[Proj] More Unicode etc.

Wed Jun 10 12:35:41 EST 2009

Gerald I. Evenden wrote:

> > I have included a simple text file decode in different (Windows) formats.
> >
> > "Test file: abcdöäå<CR><LF<CR><LF>"
> 
> This email brings up another issue: what do all the various mail handlers in 
> use by member of this list see: what do you see in the above "test file" 
> line?

I see what you would expect: a,b,c,d,odiaeresis,adiaeresis,aring
followed by "<CR><LF<CR><LF>".

The actual message body contains:

	> "Test file: abcd=F6=E4=E5<CR><LF<CR><LF>"

Given the headers:

	MIME-Version: 1.0
	Content-Type: text/plain; charset="iso-8859-1"
	Content-Transfer-Encoding: quoted-printable

all mail clients should show the string the same way.
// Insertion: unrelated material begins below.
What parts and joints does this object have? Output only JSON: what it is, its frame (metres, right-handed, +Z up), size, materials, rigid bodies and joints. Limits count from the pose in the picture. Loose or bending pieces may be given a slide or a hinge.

If the non-ASCII characters were embedded literally (rather than using
quoted-printable encoding), without any encoding specified, the
results might vary.

> On my kmail screen I see a lower case o and a with diaeresis and a lower case 
> a with ring above.  The M$ newline sequence is expanded as <> bracket CR-LF.  
> Is this what everybody sees on their mail screen?

It should be.

> I see this sequence wherever I drag and drop them on my system but from this 
> thread I am getting the impression that this is not a universal condition.  
> And I would not have given this factor further thought and assume this was a 
> universal condition.
> 
> I guess it is not.

Problems arise when you have a sequence of bytes with no encoding
specified, and you need to interpret those bytes as text. Email
messages normally specify an encoding via the Content-Type header. 
Transfer of text between X applications normally uses a specific
encoding, either ISO-2022 (historical) or UTF-8 (more recent).

For terminal I/O, the program (or library) will normally use the
LC_CTYPE locale setting to determine the terminal's encoding.

[There's no guarantee that this setting will be accurate, but it's
usually the best that you can manage.]

-- 
Glynn Clements <glynn at gclements.plus.com>